SaaS Pricing Tools: Top 7 Options Compared (2026)

SaaS Pricing Tools: Top 7 Options Compared (2026)

Ryan Echternacht
Ryan Echternacht
·
07/02/2026

SaaS companies need more than just checkout.

A checkout page can process payments, but it does not let you manage your pricing strategy. As your SaaS business grows, you may need to control tiered plans, subscriptions, product access, usage limits, discounts, and complex pricing structures.

That is where SaaS pricing tools come in.

The right software can help you launch any SaaS pricing model, manage software entitlements, track product usage, send invoices, and see which plans are growing your business.

In this guide, we'll compare the leading B2B SaaS pricing tools to help you find the best fit for your pricing goals, team size, and growth plans.

TL;DR

These are the best SaaS pricing tools in 2026:

  1. Schematic + Stripe

  2. Stripe Billing

  3. Chargebee

  4. Metronome

  5. Orb

  6. ChartMogul

  7. Paddle

Common Types of SaaS Pricing Tools

SaaS pricing tools can solve different pricing problems. Some manage in-product access, while others handle billing, usage-based plans, analytics, or global tax compliance.

Pricing and Entitlement Management Platform

A pricing and entitlement management platform connects your pricing plans to what customers can access inside your product.

SaaS entitlements control which features, limits, seats, or add-ons an account can use.
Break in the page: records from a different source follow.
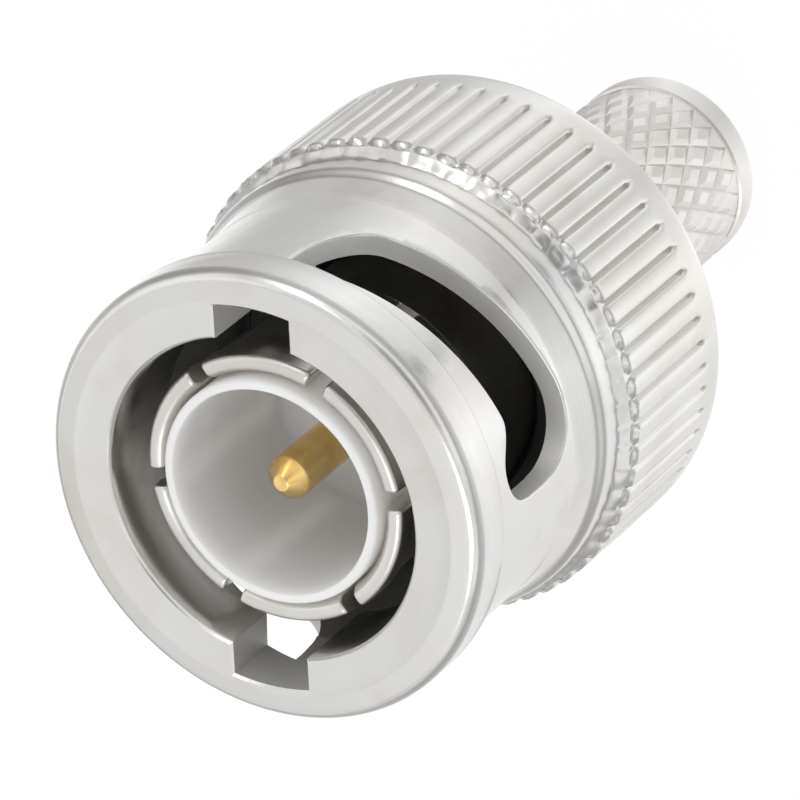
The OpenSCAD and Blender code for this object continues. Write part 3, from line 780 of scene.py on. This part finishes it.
stage = {
    "floor": (0.86, 0.86, 0.86), "whiten": 0.93, "brightest": 1.6,
    "sectors": [(0.0, 0.95), (0.18, 1.15), (0.27, 1.45), (0.38, 0.92), (0.5, 1.3), (0.6, 0.76), (0.68, 0.68),
                (0.76, 1.3), (0.9, 1.05)],  # light round the object, by the share of a turn
    "distances": [(0.0, 1.0), (0.23, 1.0), (0.27, 1.12), (0.33, 0.8), (0.55, 0.62), (1.0, 0.55)], "reach": 0.1,
    "stand": (0.0205, -0.0212, 0), "standSize": (0.0015, 0.0045), "standLevel": 0.25,
    "tent": (0.85, 1.22), "horizon": 0.55, "tentScale": 1.6, "opening": (0.444, -0.457, 0.771), "openingLevel": 0.35,
}


def rangeOf(tree, source, low, high, first, last):
    node = nodeOf(tree, "ShaderNodeMapRange", interpolation_type="SMOOTHSTEP")
    for socket, value in zip(list(node.inputs)[1:5], (low, high, first, last)):
        socket.default_value = value
    tree.links.new(source, node.inputs["Value"])
    return node.outputs[0]


def product(tree, a, b):
    node = nodeOf(tree, "ShaderNodeMath", operation="MULTIPLY")
    tree.links.new(a, node.inputs[0])
    if isinstance(b, float):
        node.inputs[1].default_value = b
    else:
        tree.links.new(b, node.inputs[1])
    return node.outputs[0]


def distanceTo(tree, where, spot):
    node = nodeOf(tree, "ShaderNodeVectorMath", operation="DISTANCE")
    tree.links.new(where, node.inputs[0])
    node.inputs[1].default_value = spot
    return node.outputs["Value"]


def pickFloat(tree, factor, a, b):
    node = nodeOf(tree, "ShaderNodeMix", data_type="FLOAT")
    tree.links.new(factor, node.inputs["Factor"])
    tree.links.new(a, node.inputs["A"])
    node.inputs["B"].default_value = b
    return node.outputs["Result"]


# white to the eye; metal sees a floor whose light changes round the object and away from it
def makeFloor():
    floor = addPiece("floor", [(-1500, -1500, 0), (1500, -1500, 0), (1500, 1500, 0), (-1500, 1500, 0)], [(0, 1, 2, 3)])
    material, tree, shader = newMaterial("studioFloor")
    link = tree.links.new
    shader.inputs["Base Color"].default_value = (*stage["floor"], 1)
    shader.inputs["Roughness"].default_value = 0.9
    top = stage["brightest"]
    rays = nodeOf(tree, "ShaderNodeLightPath")
    where = nodeOf(tree, "ShaderNodeTexCoord").outputs["Object"]
    sweep = nodeOf(tree, "ShaderNodeTexGradient", gradient_type="RADIAL")
    link(where, sweep.inputs[0])
    sectors = ramp(tree, sweep.outputs["Fac"], [(p, (v / top,) * 3) for p, v in stage["sectors"]])
    away = distanceTo(tree, where, (0, 0, 0))
    reach = nodeOf(tree, "ShaderNodeMapRange")
    reach.inputs["From Max"].default_value = stage["reach"]
    link(away, reach.inputs["Value"])
    distances = ramp(tree, reach.outputs[0], [(p, (v,) * 3) for p, v in stage["distances"]])
    stand = rangeOf(tree, distanceTo(tree, where, stage["stand"]), *stage["standSize"], stage["standLevel"], 1.0)
    tone = product(tree, product(tree, sectors, distances), stand)
    seen = nodeOf(tree, "ShaderNodeMath", operation="MAXIMUM")
    link(rays.outputs["Is Camera Ray"], seen.inputs[0])
    link(rays.outputs["Is Glossy Ray"], seen.inputs[1])
    glow = nodeOf(tree, "ShaderNodeEmission")
    link(product(tree, pickFloat(tree, rays.outputs["Is Camera Ray"], tone, 1.02 / top), top), glow.inputs["Strength"])
    blend = nodeOf(tree, "ShaderNodeMixShader")
    link(product(tree, seen.outputs[0], stage["whiten"]), blend.inputs[0])
    link(shader.outputs[0], blend.inputs[1])
    link(glow.outputs[0], blend.inputs[2])
    link(blend.outputs[0], tree.nodes["Material Output"].inputs["Surface"])
    floor.data.materials.append(material)


# a white tent with soft folds and a darker opening: plain white to the eye, uneven where metal mirrors it
def makeTent():
    world = bpy.data.worlds.new("tent")
    bpy.context.scene.world = world
    world.use_nodes = True
    tree = world.node_tree
    link = tree.links.new
    rays = nodeOf(tree, "ShaderNodeLightPath")
    where = nodeOf(tree, "ShaderNodeTexCoord").outputs["Generated"]
    folds = nodeOf(tree, "ShaderNodeTexNoise", Scale=stage["tentScale"], Detail=1.5, Distortion=0.4)
    link(where, folds.inputs["Vector"])
    level = rangeOf(tree, folds.outputs["Fac"], 0.36, 0.62, *stage["tent"])
    hole = rangeOf(tree, distanceTo(tree, where, stage["opening"]), 0.12, 0.5, stage["openingLevel"], 1.0)
    height = nodeOf(tree, "ShaderNodeSeparateXYZ")
    link(where, height.inputs[0])
    rise = rangeOf(tree, height.outputs[2], 0.0, 0.5, stage["horizon"], 1.0)
    tone = product(tree, product(tree, level, hole), rise)
    back = tree.nodes["Background"]
    back.inputs["Color"].default_value = (1, 1, 1, 1)
    link(pickFloat(tree, rays.outputs["Is Camera Ray"], tone, 1.0), back.inputs["Strength"])


def addSoftbox(name, spot, aim, width, height, power):
    data = bpy.data.lights.new(name, "AREA")
    data.shape = "RECTANGLE"
    data.size, data.size_y, data.energy = width, height, power
    lamp = bpy.data.objects.new(name, data)
    lamp.location = spot
    lamp.rotation_euler = (Vector(aim) - Vector(spot)).to_track_quat("-Z", "Y").to_euler()
    bpy.context.collection.objects.link(lamp)


camera = {
    "azimuth": -45.8, "elevation": 50.42, "roll": -129.57, "distance": 190.0, "aim": (4.33, -4.91, 0.39), "lens": 315.0,
}
softboxes = {  # place, aim, width, height and power, in metres and watts
    "keySoftbox": ((-0.12, -0.10, 0.30), (0, 0, 0.015), 0.16, 0.16, 0.16),
    "sideSoftbox": ((0.25, 0.05, 0.16), (0, 0, 0.015), 0.10, 0.22, 0.08),
}


def makeCamera():
    data = bpy.data.cameras.new("camera")
    data.lens, data.sensor_width = camera["lens"], 36.0
    data.clip_start, data.clip_end = 0.01, 20.0
    view = bpy.data.objects.new("camera", data)
    a, e = math.radians(camera["azimuth"]), math.radians(camera["elevation"])
    back = Vector((math.cos(a) * math.cos(e), math.sin(a) * math.cos(e), math.sin(e)))
    aim = Vector(camera["aim"]) * mm + Vector((0, 0, faceHeight * mm))
    turn = back.to_track_quat("Z", "Y").to_matrix().to_4x4() @ Matrix.Rotation(math.radians(camera["roll"]), 4, "Z")
    view.matrix_world = Matrix.Translation(aim + back * camera["distance"] * mm) @ turn
    bpy.context.collection.objects.link(view)
    bpy.context.scene.camera = view


makeFloor()
makeTent()
for lampName, values in softboxes.items():
    addSoftbox(lampName, *values)
makeCamera()
bpy.context.scene.view_settings.view_transform = "Standard"
print("stage, lights and camera ready")
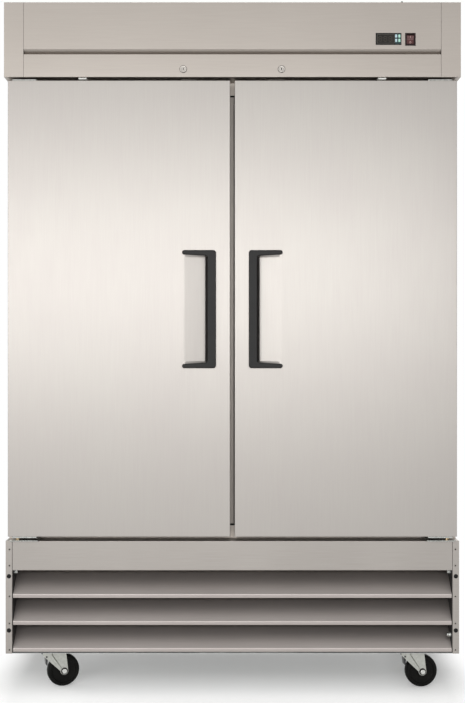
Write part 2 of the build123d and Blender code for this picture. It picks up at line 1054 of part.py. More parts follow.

For example, a Free plan includes basic features and a single seat with limited usage. A Pro tier unlocks advanced features, more seats, and higher limits.

An entitlement management system is often used when SaaS companies want to change pricing without hard-coding entitlement logic into the product.

You can test new SaaS pricing strategies, launch add-ons, and modify plan inclusions independently from engineering.

The platform makes sure customers receive the right access based on what they purchased, upgraded to, or added to their account.

Subscription Management Platform

A subscription management platform helps you manage recurring plans, customer accounts, renewals, upgrades, downgrades, cancellations, and invoices. It keeps subscription billing data accurate as your SaaS company grows.

Instead of tracking plan changes by hand, you can use this tool to manage plan logic, billing cycles, coupons, trials, and proration.

This type of SaaS pricing tool is helpful when you offer several pricing tiers or when a large number of existing customers change plans every month.

Usage-Based Billing Software

Usage-based billing software measures customer activity and converts that activity into billable charges.

You use this type of SaaS pricing tool when you charge customers for API calls, AI credits, seats, storage, or other usage units.

A usage-based pricing model works well for products where customers pay more as they get more value. However, predictable revenue growth depends on accurate usage data, clear pricing rules, and invoices that reflect actual customer behavior.

Choose usage billing software that supports diverse usage patterns and bills customers fairly based on what they consume.

Pricing Analytics Software

Pricing analytics software helps you understand how pricing affects annual or monthly recurring revenue, business growth, and customer satisfaction.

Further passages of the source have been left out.